THE TASK - Say how many lines contain "parts"; the answer is the number alone.
--- Start ---
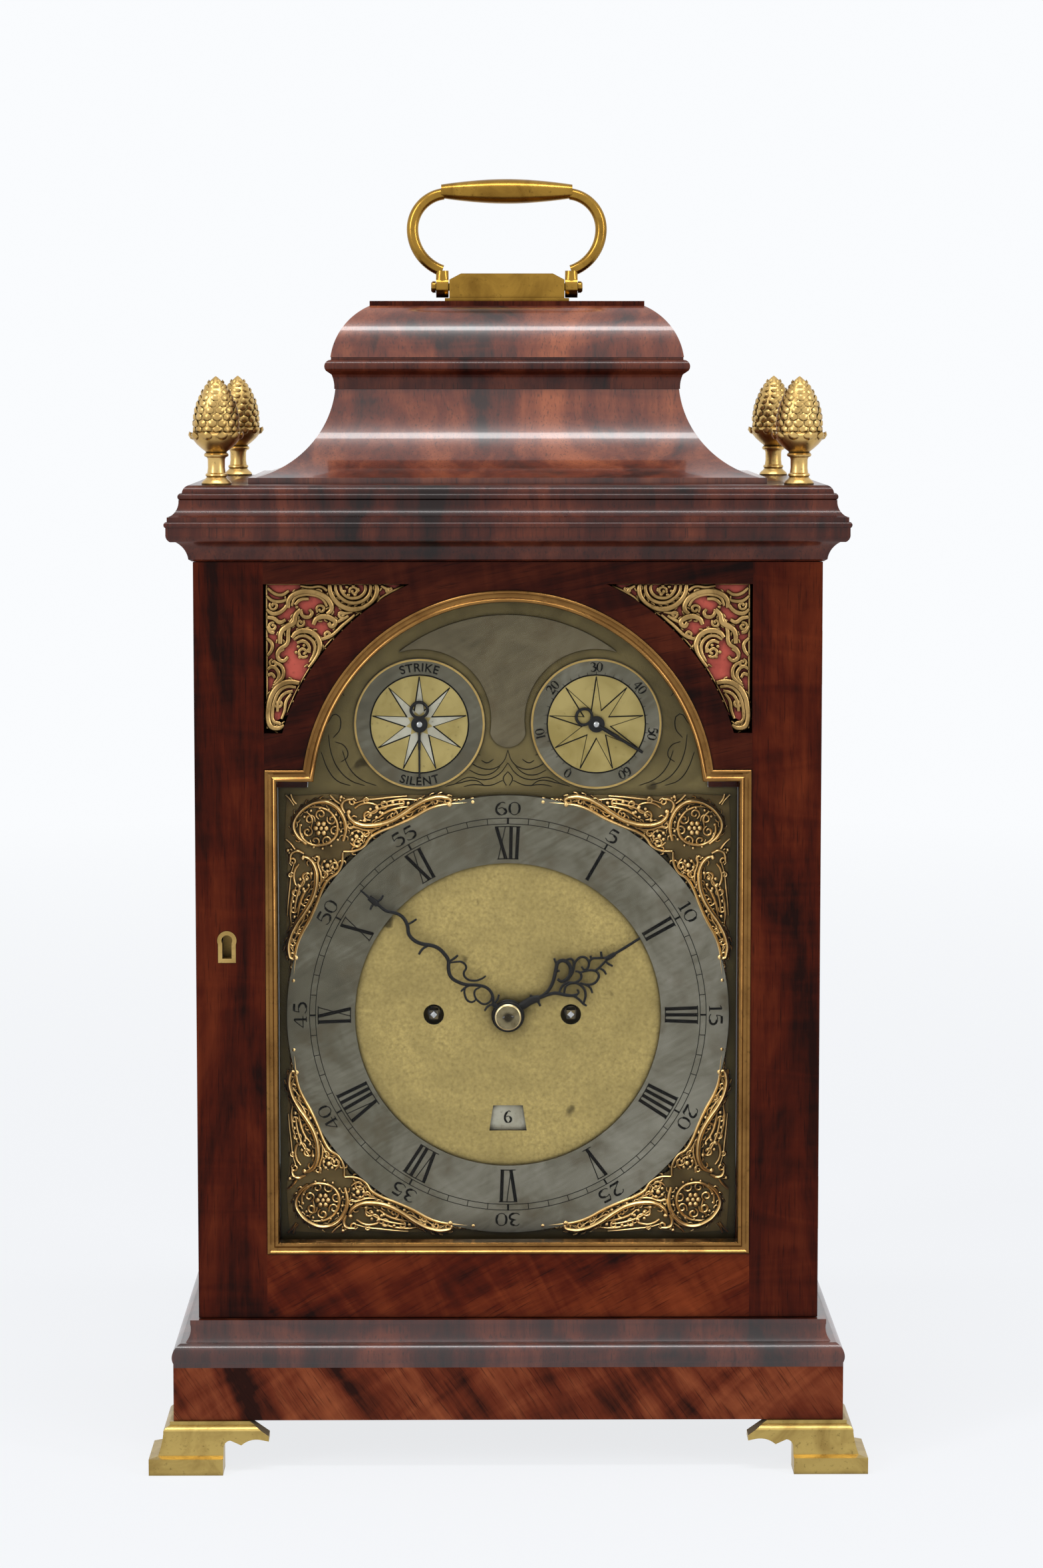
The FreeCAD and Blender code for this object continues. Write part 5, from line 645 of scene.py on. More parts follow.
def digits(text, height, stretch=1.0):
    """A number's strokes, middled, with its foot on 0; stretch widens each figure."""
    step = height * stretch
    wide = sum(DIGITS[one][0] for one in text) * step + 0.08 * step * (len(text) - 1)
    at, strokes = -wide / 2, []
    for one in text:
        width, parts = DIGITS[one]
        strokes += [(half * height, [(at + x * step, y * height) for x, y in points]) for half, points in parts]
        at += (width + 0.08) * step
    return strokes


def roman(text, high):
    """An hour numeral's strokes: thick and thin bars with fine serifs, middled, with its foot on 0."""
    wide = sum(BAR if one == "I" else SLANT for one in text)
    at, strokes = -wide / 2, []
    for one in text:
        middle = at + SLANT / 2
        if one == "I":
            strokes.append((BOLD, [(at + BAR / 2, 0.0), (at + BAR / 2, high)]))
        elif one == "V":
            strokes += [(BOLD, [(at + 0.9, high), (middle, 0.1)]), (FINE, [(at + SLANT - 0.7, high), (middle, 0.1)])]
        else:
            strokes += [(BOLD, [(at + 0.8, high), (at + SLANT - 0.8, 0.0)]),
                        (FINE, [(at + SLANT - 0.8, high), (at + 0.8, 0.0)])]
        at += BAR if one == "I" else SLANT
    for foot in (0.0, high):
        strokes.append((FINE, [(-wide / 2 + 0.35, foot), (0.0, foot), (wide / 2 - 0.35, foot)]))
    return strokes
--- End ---
REPLY - 3